PROBLEM
Repeat the listing in full, exactly as it stands.

STORED DATA
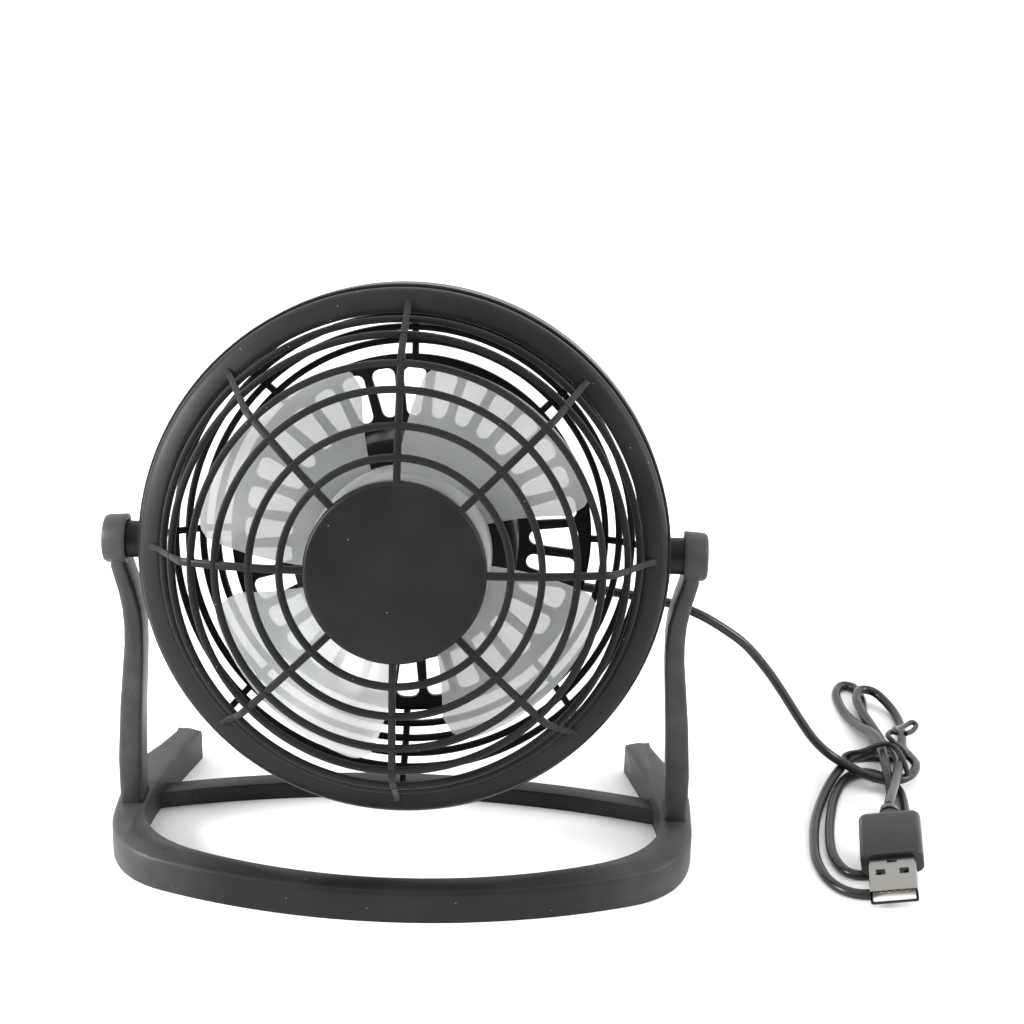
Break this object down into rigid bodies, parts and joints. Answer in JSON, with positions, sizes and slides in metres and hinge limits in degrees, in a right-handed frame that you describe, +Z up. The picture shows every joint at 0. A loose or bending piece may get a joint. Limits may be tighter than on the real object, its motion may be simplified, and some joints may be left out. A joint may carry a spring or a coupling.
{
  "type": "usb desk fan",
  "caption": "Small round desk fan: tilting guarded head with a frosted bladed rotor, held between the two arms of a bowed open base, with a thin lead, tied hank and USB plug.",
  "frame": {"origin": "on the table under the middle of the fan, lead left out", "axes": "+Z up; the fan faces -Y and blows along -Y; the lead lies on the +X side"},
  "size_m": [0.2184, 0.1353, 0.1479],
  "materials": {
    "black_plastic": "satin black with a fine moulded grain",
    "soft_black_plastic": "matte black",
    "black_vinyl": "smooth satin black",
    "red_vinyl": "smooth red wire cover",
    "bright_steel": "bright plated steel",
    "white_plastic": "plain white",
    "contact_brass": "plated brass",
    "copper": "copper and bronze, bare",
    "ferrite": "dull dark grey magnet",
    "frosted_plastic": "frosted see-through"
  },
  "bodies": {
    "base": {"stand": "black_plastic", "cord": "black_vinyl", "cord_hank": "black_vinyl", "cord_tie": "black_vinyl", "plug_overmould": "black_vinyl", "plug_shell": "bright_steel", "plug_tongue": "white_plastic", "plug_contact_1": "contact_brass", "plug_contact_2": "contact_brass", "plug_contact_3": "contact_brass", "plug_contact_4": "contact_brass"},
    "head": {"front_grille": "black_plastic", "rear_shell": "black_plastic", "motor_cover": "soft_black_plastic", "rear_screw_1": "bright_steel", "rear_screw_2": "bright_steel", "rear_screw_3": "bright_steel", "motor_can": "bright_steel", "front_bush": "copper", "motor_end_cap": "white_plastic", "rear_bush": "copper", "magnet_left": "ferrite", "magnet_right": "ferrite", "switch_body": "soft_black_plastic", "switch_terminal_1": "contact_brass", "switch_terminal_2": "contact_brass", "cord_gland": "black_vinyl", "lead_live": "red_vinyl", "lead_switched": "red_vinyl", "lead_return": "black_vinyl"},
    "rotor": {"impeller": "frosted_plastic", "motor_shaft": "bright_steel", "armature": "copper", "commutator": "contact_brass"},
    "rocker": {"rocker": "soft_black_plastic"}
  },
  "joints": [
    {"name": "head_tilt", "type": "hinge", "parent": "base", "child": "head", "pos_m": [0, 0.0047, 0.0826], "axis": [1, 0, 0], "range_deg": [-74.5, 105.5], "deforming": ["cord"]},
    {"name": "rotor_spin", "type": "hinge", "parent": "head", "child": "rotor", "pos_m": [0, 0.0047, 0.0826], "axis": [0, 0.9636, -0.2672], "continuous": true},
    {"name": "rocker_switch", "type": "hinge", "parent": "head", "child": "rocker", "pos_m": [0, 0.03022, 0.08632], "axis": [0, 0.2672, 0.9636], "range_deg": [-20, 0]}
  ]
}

OUTPUT
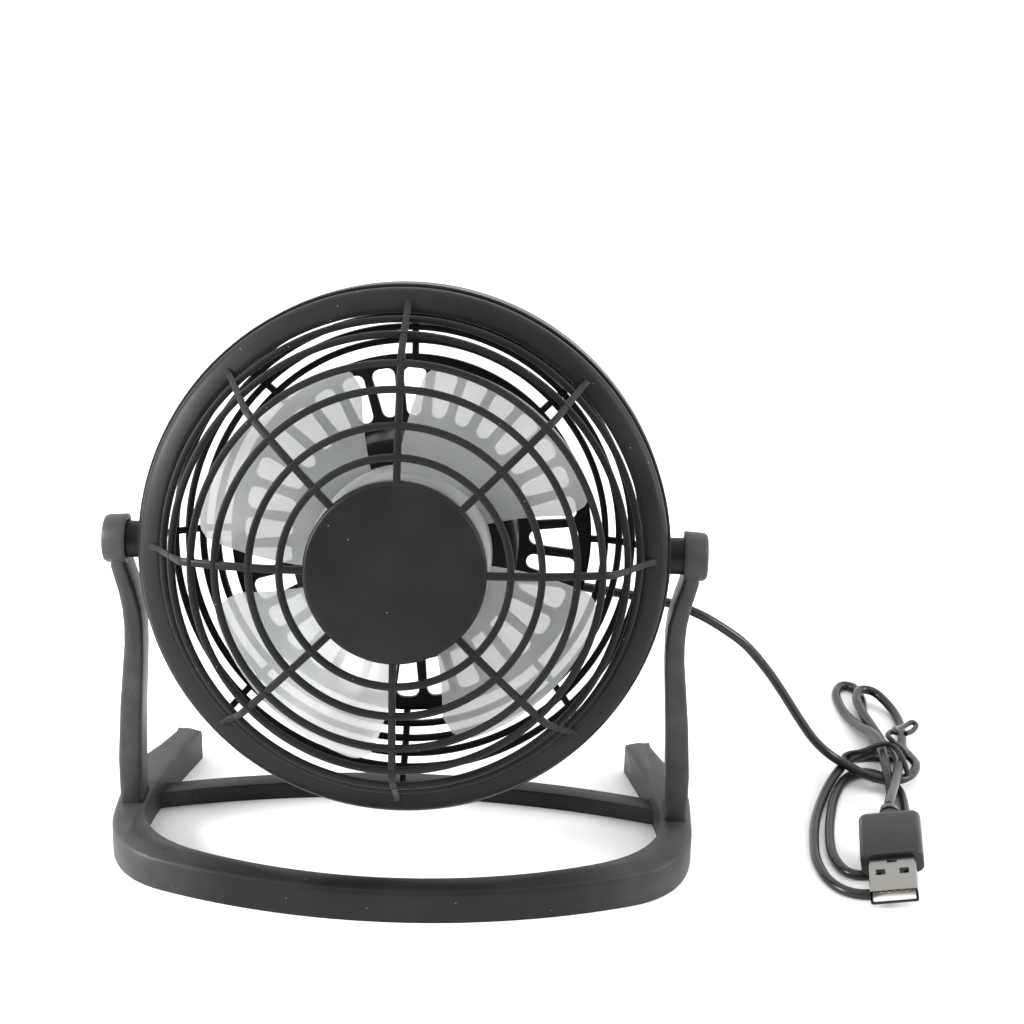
Break this object down into rigid bodies, parts and joints. Answer in JSON, with positions, sizes and slides in metres and hinge limits in degrees, in a right-handed frame that you describe, +Z up. The picture shows every joint at 0. A loose or bending piece may get a joint. Limits may be tighter than on the real object, its motion may be simplified, and some joints may be left out. A joint may carry a spring or a coupling.
{
  "type": "usb desk fan",
  "caption": "Small round desk fan: tilting guarded head with a frosted bladed rotor, held between the two arms of a bowed open base, with a thin lead, tied hank and USB plug.",
  "frame": {"origin": "on the table under the middle of the fan, lead left out", "axes": "+Z up; the fan faces -Y and blows along -Y; the lead lies on the +X side"},
  "size_m": [0.2184, 0.1353, 0.1479],
  "materials": {
    "black_plastic": "satin black with a fine moulded grain",
    "soft_black_plastic": "matte black",
    "black_vinyl": "smooth satin black",
    "red_vinyl": "smooth red wire cover",
    "bright_steel": "bright plated steel",
    "white_plastic": "plain white",
    "contact_brass": "plated brass",
    "copper": "copper and bronze, bare",
    "ferrite": "dull dark grey magnet",
    "frosted_plastic": "frosted see-through"
  },
  "bodies": {
    "base": {"stand": "black_plastic", "cord": "black_vinyl", "cord_hank": "black_vinyl", "cord_tie": "black_vinyl", "plug_overmould": "black_vinyl", "plug_shell": "bright_steel", "plug_tongue": "white_plastic", "plug_contact_1": "contact_brass", "plug_contact_2": "contact_brass", "plug_contact_3": "contact_brass", "plug_contact_4": "contact_brass"},
    "head": {"front_grille": "black_plastic", "rear_shell": "black_plastic", "motor_cover": "soft_black_plastic", "rear_screw_1": "bright_steel", "rear_screw_2": "bright_steel", "rear_screw_3": "bright_steel", "motor_can": "bright_steel", "front_bush": "copper", "motor_end_cap": "white_plastic", "rear_bush": "copper", "magnet_left": "ferrite", "magnet_right": "ferrite", "switch_body": "soft_black_plastic", "switch_terminal_1": "contact_brass", "switch_terminal_2": "contact_brass", "cord_gland": "black_vinyl", "lead_live": "red_vinyl", "lead_switched": "red_vinyl", "lead_return": "black_vinyl"},
    "rotor": {"impeller": "frosted_plastic", "motor_shaft": "bright_steel", "armature": "copper", "commutator": "contact_brass"},
    "rocker": {"rocker": "soft_black_plastic"}
  },
  "joints": [
    {"name": "head_tilt", "type": "hinge", "parent": "base", "child": "head", "pos_m": [0, 0.0047, 0.0826], "axis": [1, 0, 0], "range_deg": [-74.5, 105.5], "deforming": ["cord"]},
    {"name": "rotor_spin", "type": "hinge", "parent": "head", "child": "rotor", "pos_m": [0, 0.0047, 0.0826], "axis": [0, 0.9636, -0.2672], "continuous": true},
    {"name": "rocker_switch", "type": "hinge", "parent": "head", "child": "rocker", "pos_m": [0, 0.03022, 0.08632], "axis": [0, 0.2672, 0.9636], "range_deg": [-20, 0]}
  ]
}